# 75G fertilization - ratios



## jerseyjay (Jan 25, 2004)

It is time to get new supplies (* I forgot when I bough my last batch. This stuff lasts forever !). I guess I jump on the wagon and go with Greg's line. Those who are using EI method here are some questions for you:

1. What ratio are you using ? N 
Throughout the years I was successfull with 10:1 
- Powder:Water
- Weekly addition ?
-- if dry: tsp/tbs wise
-- if liquid: ml

2. What CSM+B ratio are you usig ? 
- Powder:Water
- Weekly addition ?
-- if dry: tsp/tbs wise
-- if liquid: ml

3. What is your GH Booster mix ? (to raise degree or ppm)
- Powder:Water
- Weekly addition ?
-- if dry: tsp/tbs wise
-- if liquid: ml

4. Seachem Equil. (to raise degree or ppm)
- Weekly addition ?


----------



## plantbrain (Jan 23, 2004)

edit

www.BarrReport.com


----------



## dennis (Mar 1, 2004)

plantbrain said:


> I actually greatly prefer TMG over most every brand, some use the TMG and spike with Flourish Iron(this is all easy to use Fe2+) and the TMG adds the long term Fe with the DTPA chelator as well as the other trace metals/B etc.
> 
> I've used Floruish for many years as TMG, I just like it more based on the plants color, sheen and other subtle factors in the plant's growth.
> 
> I dose no less than 3x a week unless it's a low light tank, then 2x a week.


I am considering switching from Flourish to TMG when my current supply runs out. What would be a good starting point, in ml of TMG, 3x week, for a high light setup?


----------



## Laith (Sep 4, 2004)

I guess it depends on tank volume  ...

I recently started testing TMG to see if it works better in harder water... I dose about 4.5mls of TMG a day (autodosing), or the equivalent of about 10mls 3x times a week in a 200l (55g) tank.

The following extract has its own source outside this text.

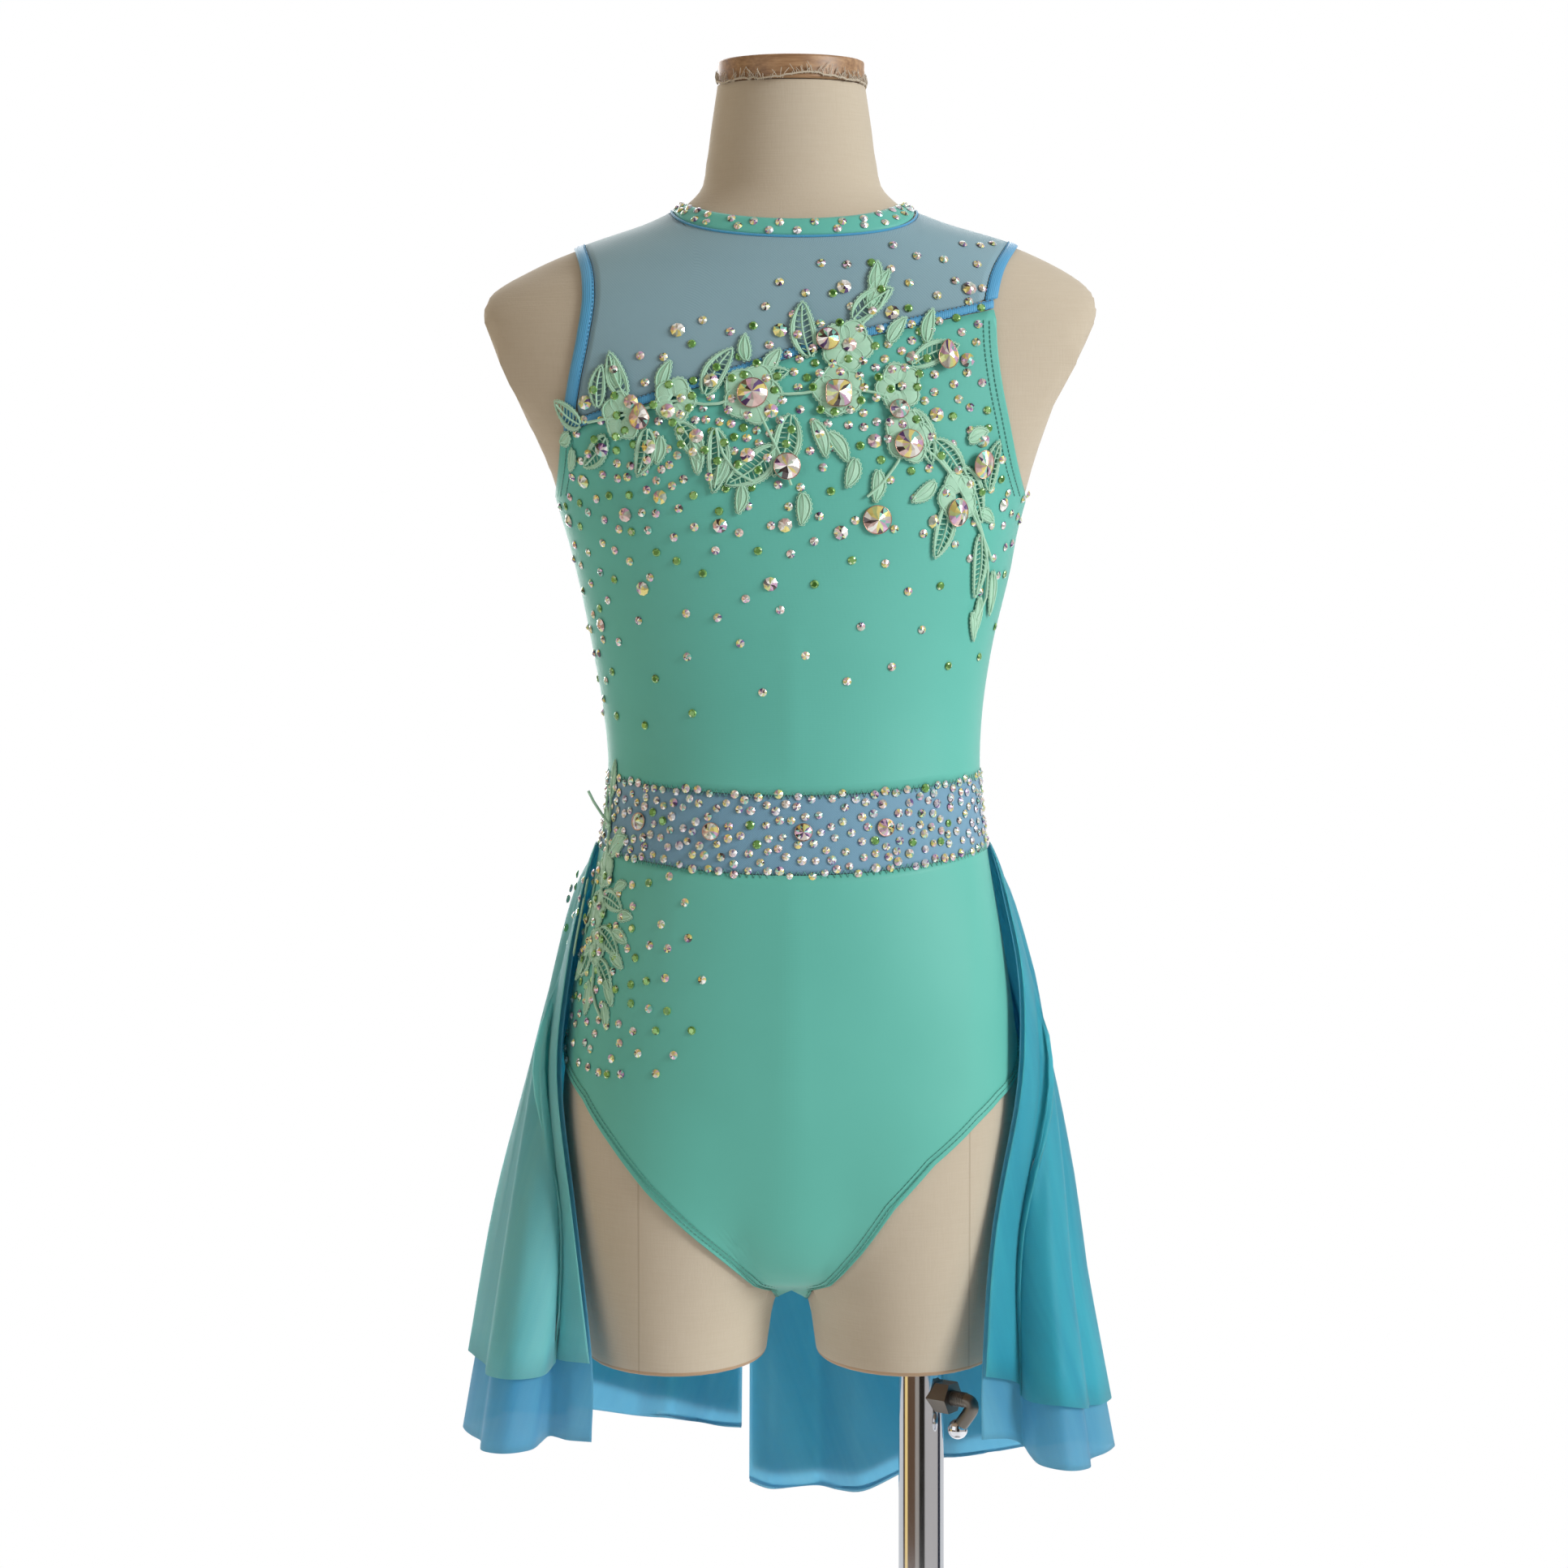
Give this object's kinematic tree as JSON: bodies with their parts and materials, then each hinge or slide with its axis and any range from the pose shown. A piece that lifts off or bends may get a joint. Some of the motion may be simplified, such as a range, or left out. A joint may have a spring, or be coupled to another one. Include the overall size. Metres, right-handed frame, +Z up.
{
  "type": "lyrical dance costume on a dress form with a stand",
  "caption": "Sleeveless mesh-yoke leotard with an open two-layer skirt, lace and crystals, on a limbless linen dress form with a pole stand.",
  "frame": {"origin": "centre of the base plate's underside, on the pole's axis", "axes": "+Z up along the pole; the costume's front faces -Y and its wearer's left is +X"},
  "size_m": [0.421, 0.336, 1.2475],
  "materials": {
    "linen": "woven linen over the form",
    "wood": "satin",
    "chrome": "polished",
    "steel": "satin",
    "spandex": "smooth stretch knit with a soft sheen",
    "mesh_cloth": "fine power mesh over a lining",
    "binding": "folded elastic",
    "under_cloth": "soft mesh",
    "outer_cloth": "soft mesh",
    "lace_thread": "guipure thread",
    "glass": "faceted, foiled at the back"
  },
  "bodies": {
    "stand": {"base_plate": "steel", "stand_tube": "chrome", "clamp_nut": "chrome"},
    "clamp": {"clamp_screw": "chrome"},
    "rod": {"form_rod": "chrome"},
    "form": {"dress_form": "linen", "neck_cap": "wood", "armhole_binding_left": "binding", "armhole_binding_right": "binding", "bodice_back": "spandex", "bodice_front": "spandex", "brief_back": "spandex", "brief_front": "spandex", "chest_elastic_back": "binding", "chest_elastic_front": "binding", "neck_binding": "spandex", "waist_insert_back": "mesh_cloth", "waist_insert_front": "mesh_cloth", "yoke_back": "mesh_cloth", "yoke_front": "mesh_cloth", "skirt_outer_left": "outer_cloth", "skirt_outer_right": "outer_cloth", "skirt_under_left": "under_cloth", "skirt_under_right": "under_cloth", "lace_chest": "lace_thread", "lace_hip": "lace_thread", "stone_drop_1": "glass", "stone_round_2": "glass", "stone_square_3": "glass", "stone_round_4": "glass", "stone_round_5": "glass", "stone_round_6": "glass", "stone_round_7": "glass", "stone_oval_8": "glass", "stone_drop_9": "glass", "stone_round_10": "glass", "stone_oval_11": "glass", "stone_round_12": "glass", "stone_round_13": "glass", "stone_round_14": "glass", "stone_round_15": "glass"}
  },
  "joints": [
    {"name": "form_height", "type": "slide", "parent": "stand", "child": "rod", "axis": [0, 0, 1], "range_m": [0, 0.25]},
    {"name": "form_turn", "type": "hinge", "parent": "rod", "child": "form", "pos_m": [0, 0, 0.6], "axis": [0, 0, 1], "continuous": true},
    {"name": "clamp_turn", "type": "hinge", "parent": "stand", "child": "clamp", "pos_m": [0, 0, 0.507], "axis": [0.8192, -0.5736, 0], "continuous": true}
  ]
}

In this tank I have about 3wpg (T5s) for five hours and half of that for another three hours (1.5 hours before and after); eight hours total.


----------



## jerseyjay (Jan 25, 2004)

Dennis, 

I actually went back to TMG few months ago b/c: 

1) I had couple 5L containers left
2) I have been using it for years with great success

Currently I'm using 30ml x 2 per week in my 75G (4 x 55W PC). Great results.


----------



## dennis (Mar 1, 2004)

Thanks Laith and Jay.

Do either of you dose extra Fe?


----------



## Laith (Sep 4, 2004)

At the moment I'm not as I'm not seeing any iron deficiencies with this dosing. But I've only been trying the TMG for about three weeks so far.


----------



## TexasRock (Feb 28, 2006)

What's TMG?


----------



## dennis (Mar 1, 2004)

Tropica Master Grow. If you are in the states or Canada, www.bigalsonline.com carreis it.


----------